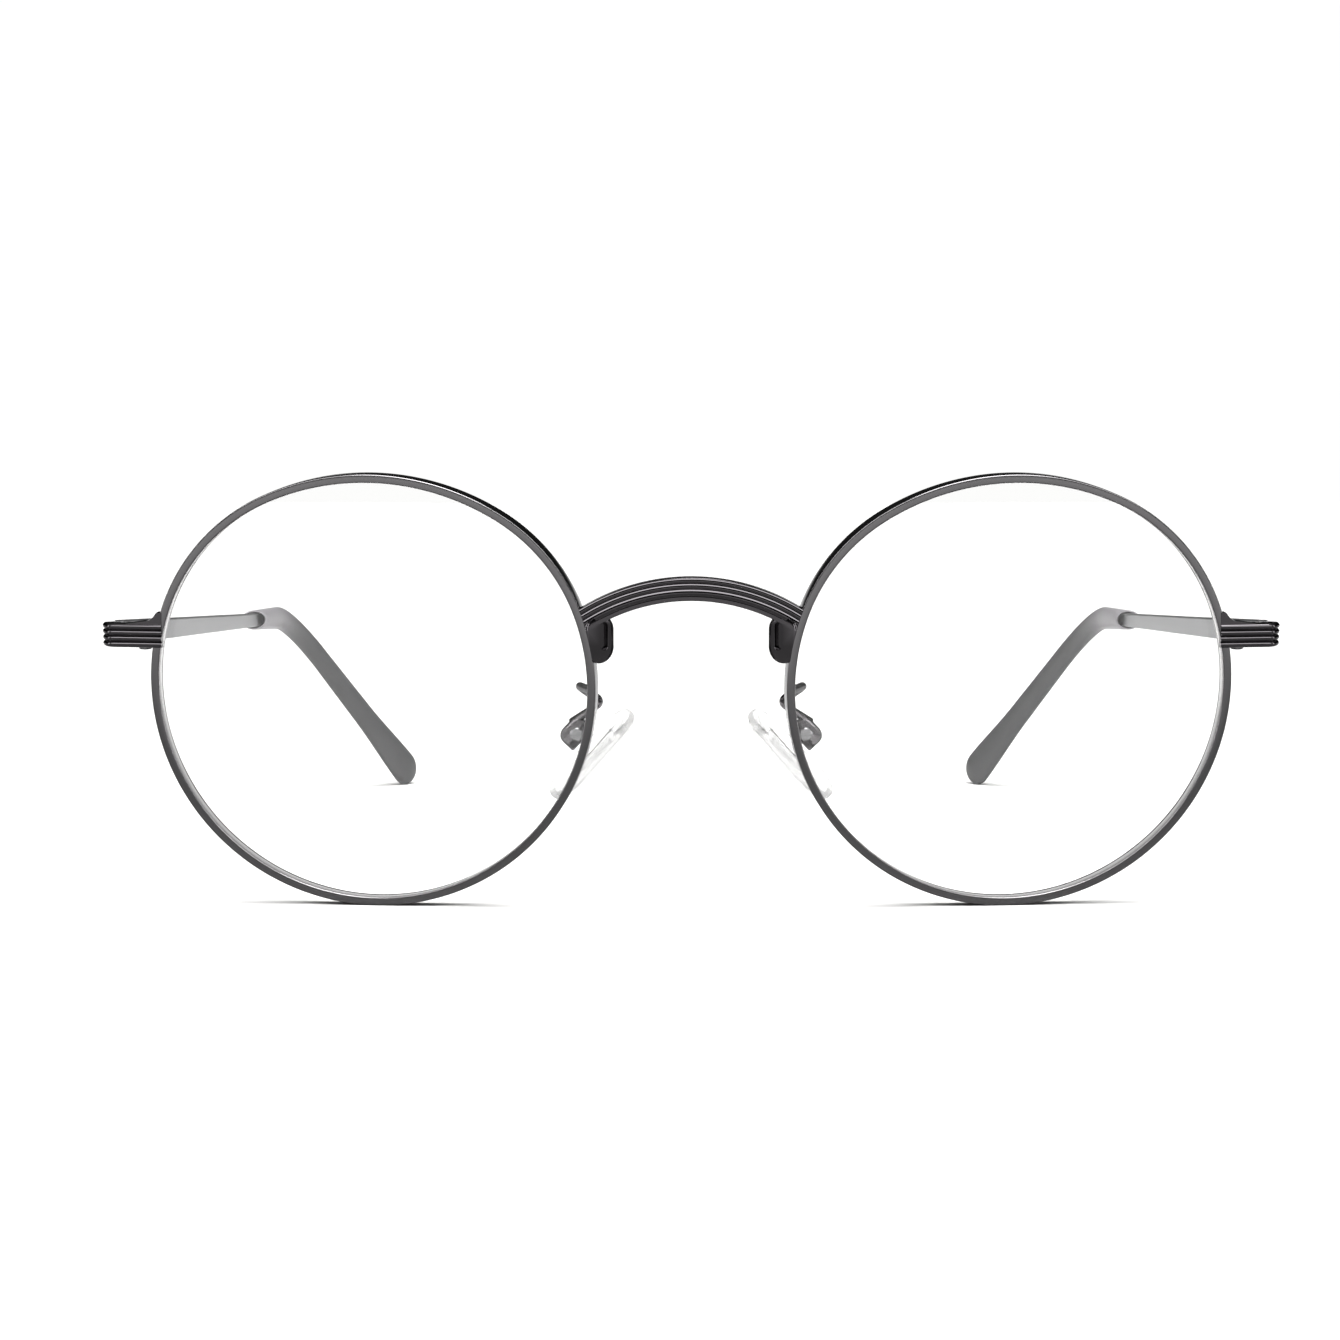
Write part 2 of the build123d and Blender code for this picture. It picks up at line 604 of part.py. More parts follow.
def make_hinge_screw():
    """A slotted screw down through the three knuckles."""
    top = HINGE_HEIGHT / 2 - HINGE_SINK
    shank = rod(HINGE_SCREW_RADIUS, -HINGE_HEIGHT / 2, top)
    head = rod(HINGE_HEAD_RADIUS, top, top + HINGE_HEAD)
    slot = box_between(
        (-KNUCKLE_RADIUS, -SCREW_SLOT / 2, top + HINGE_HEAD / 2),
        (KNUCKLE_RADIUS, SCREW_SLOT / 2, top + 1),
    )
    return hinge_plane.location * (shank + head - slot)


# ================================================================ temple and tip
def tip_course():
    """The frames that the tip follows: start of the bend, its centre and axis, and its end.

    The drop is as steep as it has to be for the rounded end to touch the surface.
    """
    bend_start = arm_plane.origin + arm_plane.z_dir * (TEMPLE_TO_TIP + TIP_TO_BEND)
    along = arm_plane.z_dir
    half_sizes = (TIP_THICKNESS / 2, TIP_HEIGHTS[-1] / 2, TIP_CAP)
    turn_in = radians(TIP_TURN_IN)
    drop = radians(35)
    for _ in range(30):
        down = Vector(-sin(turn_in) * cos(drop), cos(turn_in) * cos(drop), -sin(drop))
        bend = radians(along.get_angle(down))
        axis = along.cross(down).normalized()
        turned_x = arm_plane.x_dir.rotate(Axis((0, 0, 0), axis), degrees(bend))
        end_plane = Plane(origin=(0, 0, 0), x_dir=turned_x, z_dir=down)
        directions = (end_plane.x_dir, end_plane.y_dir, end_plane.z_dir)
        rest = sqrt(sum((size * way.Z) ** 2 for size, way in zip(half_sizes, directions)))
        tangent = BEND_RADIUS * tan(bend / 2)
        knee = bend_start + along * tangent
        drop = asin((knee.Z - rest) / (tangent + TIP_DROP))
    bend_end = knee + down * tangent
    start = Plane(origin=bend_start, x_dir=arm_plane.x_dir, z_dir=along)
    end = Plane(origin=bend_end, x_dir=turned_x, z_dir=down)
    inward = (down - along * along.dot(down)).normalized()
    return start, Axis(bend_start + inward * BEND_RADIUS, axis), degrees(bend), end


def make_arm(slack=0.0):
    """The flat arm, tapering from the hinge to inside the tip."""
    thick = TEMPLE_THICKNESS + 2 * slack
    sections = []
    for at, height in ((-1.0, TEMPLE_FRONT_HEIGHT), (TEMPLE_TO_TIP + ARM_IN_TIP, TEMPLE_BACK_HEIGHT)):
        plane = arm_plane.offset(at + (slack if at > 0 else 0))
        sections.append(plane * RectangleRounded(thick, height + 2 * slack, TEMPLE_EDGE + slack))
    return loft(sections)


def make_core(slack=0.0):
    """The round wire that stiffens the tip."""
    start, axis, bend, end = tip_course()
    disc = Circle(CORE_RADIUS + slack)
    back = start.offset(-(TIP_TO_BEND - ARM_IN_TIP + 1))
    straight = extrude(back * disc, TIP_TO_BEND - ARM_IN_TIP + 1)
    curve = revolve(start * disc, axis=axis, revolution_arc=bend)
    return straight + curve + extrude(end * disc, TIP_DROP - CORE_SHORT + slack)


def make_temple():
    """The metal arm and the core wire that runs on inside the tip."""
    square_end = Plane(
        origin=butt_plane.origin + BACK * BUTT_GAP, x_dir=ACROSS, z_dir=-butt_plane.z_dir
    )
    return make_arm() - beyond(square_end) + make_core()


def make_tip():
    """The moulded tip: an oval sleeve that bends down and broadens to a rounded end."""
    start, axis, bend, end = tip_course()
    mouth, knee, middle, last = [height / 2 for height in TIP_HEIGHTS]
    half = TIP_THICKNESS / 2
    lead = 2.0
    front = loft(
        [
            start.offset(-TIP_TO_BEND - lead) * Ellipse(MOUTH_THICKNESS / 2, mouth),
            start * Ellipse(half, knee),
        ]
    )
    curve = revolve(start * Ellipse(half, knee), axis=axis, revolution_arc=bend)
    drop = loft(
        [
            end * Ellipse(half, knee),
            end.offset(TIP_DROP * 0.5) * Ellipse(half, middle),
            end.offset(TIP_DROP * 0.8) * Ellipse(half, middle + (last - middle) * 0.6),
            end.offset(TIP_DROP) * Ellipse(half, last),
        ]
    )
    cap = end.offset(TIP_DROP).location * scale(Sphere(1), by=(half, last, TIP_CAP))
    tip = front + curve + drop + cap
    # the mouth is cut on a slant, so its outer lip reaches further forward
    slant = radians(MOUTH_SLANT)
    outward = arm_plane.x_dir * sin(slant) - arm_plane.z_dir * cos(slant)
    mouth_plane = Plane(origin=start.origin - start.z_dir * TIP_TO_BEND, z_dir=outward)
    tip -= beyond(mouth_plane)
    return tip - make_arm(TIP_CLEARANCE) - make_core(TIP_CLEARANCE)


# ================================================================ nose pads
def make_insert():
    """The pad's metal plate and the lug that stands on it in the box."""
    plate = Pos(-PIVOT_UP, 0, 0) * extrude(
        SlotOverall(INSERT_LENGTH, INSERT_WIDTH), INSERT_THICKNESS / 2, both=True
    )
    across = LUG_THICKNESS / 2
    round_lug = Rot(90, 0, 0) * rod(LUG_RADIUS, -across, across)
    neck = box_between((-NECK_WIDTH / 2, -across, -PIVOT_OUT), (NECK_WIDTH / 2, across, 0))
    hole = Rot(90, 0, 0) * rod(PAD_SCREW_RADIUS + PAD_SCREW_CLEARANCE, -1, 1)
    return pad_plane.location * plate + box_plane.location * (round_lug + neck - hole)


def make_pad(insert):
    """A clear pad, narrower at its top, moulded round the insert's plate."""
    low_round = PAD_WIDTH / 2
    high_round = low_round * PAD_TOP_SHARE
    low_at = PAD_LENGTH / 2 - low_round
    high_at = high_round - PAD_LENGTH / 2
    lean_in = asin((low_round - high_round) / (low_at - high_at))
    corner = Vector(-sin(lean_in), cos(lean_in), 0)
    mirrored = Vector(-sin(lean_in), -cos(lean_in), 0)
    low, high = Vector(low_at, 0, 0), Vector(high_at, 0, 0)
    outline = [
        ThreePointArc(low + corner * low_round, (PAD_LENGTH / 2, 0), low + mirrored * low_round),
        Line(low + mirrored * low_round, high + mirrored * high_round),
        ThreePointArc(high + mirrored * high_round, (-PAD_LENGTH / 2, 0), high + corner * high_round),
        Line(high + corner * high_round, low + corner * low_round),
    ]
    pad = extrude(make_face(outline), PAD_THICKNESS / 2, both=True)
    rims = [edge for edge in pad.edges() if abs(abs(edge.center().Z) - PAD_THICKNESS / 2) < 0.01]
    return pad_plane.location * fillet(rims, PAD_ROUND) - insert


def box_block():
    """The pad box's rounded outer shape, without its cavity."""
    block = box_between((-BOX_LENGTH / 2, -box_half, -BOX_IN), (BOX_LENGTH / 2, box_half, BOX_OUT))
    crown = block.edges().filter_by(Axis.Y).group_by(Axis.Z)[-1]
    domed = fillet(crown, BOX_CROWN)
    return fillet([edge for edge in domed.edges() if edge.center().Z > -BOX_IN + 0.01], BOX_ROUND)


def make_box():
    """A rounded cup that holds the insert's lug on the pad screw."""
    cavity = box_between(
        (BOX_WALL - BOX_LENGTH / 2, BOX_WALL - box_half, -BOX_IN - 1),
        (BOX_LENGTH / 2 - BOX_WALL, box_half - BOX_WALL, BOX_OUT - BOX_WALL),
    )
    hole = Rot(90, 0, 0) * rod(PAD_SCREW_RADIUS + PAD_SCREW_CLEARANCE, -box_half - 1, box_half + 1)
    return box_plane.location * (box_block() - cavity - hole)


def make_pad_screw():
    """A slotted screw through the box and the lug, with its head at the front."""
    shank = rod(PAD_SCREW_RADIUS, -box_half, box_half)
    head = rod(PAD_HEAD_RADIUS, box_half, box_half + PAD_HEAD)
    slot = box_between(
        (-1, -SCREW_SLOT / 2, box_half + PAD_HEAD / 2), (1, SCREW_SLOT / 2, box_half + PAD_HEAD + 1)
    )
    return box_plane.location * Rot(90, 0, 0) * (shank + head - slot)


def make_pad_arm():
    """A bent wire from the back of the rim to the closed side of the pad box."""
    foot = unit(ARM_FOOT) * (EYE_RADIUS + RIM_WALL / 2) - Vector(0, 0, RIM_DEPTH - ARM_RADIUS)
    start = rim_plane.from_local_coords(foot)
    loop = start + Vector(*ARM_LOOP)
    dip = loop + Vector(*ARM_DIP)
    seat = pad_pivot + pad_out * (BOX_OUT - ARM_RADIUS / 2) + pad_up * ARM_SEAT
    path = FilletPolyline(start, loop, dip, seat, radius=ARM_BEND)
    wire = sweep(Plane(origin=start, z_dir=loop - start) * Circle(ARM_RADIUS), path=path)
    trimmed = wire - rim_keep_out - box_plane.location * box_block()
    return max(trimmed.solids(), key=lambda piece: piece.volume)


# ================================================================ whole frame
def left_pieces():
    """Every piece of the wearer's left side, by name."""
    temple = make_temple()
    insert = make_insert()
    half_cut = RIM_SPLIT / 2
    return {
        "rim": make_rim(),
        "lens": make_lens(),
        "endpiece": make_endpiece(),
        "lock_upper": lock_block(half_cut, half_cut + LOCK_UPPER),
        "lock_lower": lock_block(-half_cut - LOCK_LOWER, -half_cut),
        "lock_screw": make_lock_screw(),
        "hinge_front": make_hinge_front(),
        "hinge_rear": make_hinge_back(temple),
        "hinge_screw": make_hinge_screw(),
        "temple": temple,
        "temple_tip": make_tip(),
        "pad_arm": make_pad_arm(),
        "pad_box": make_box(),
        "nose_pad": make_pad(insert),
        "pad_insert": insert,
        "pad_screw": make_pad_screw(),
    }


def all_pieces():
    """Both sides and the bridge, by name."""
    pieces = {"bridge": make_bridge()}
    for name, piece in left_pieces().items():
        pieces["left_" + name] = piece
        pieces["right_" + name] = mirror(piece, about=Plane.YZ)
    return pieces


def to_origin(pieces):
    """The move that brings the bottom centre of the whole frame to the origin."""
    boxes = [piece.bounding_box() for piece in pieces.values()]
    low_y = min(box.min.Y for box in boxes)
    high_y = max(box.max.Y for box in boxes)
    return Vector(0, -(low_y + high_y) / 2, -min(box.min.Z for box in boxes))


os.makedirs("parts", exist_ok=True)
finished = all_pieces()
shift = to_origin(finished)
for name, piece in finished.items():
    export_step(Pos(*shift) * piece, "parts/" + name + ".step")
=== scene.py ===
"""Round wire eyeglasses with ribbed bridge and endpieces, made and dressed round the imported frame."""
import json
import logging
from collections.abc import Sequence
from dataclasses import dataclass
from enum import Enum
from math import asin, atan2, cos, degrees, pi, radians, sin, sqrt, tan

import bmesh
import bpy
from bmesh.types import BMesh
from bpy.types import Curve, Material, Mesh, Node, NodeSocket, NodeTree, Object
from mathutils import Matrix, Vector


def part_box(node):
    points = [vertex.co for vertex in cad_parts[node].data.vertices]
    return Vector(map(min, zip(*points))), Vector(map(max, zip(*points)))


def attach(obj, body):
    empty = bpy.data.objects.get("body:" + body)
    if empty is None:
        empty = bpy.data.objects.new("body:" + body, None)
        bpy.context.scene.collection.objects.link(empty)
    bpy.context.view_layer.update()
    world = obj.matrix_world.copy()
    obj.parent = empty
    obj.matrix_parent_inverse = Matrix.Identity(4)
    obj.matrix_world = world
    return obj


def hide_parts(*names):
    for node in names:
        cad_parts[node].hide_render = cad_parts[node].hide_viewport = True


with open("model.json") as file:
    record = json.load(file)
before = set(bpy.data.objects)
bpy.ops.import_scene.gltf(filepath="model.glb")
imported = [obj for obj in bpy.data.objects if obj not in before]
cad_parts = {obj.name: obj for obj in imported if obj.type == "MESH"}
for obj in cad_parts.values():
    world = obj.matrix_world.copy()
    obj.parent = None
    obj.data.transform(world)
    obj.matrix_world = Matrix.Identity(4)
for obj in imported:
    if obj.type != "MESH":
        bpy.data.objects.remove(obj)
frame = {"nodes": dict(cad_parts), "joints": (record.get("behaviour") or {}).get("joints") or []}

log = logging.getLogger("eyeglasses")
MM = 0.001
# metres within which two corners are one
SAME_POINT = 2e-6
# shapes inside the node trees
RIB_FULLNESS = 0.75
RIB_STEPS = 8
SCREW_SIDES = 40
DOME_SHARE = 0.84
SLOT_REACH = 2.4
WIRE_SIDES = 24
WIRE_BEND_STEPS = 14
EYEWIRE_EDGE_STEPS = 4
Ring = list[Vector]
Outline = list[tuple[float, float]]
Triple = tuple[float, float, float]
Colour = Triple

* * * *

■ Requirements
Transcribe the lines beginning at the one that contains "name] = mirror(piece, about=Plane.YZ)" and ending at the one that contains "for node in", with nothing added or left out.

■ Expected answer
        pieces["right_" + name] = mirror(piece, about=Plane.YZ)
    return pieces


def to_origin(pieces):
    """The move that brings the bottom centre of the whole frame to the origin."""
    boxes = [piece.bounding_box() for piece in pieces.values()]
    low_y = min(box.min.Y for box in boxes)
    high_y = max(box.max.Y for box in boxes)
    return Vector(0, -(low_y + high_y) / 2, -min(box.min.Z for box in boxes))


os.makedirs("parts", exist_ok=True)
finished = all_pieces()
shift = to_origin(finished)
for name, piece in finished.items():
    export_step(Pos(*shift) * piece, "parts/" + name + ".step")
=== scene.py ===
"""Round wire eyeglasses with ribbed bridge and endpieces, made and dressed round the imported frame."""
import json
import logging
from collections.abc import Sequence
from dataclasses import dataclass
from enum import Enum
from math import asin, atan2, cos, degrees, pi, radians, sin, sqrt, tan

import bmesh
import bpy
from bmesh.types import BMesh
from bpy.types import Curve, Material, Mesh, Node, NodeSocket, NodeTree, Object
from mathutils import Matrix, Vector


def part_box(node):
    points = [vertex.co for vertex in cad_parts[node].data.vertices]
    return Vector(map(min, zip(*points))), Vector(map(max, zip(*points)))


def attach(obj, body):
    empty = bpy.data.objects.get("body:" + body)
    if empty is None:
        empty = bpy.data.objects.new("body:" + body, None)
        bpy.context.scene.collection.objects.link(empty)
    bpy.context.view_layer.update()
    world = obj.matrix_world.copy()
    obj.parent = empty
    obj.matrix_parent_inverse = Matrix.Identity(4)
    obj.matrix_world = world
    return obj


def hide_parts(*names):
    for node in names:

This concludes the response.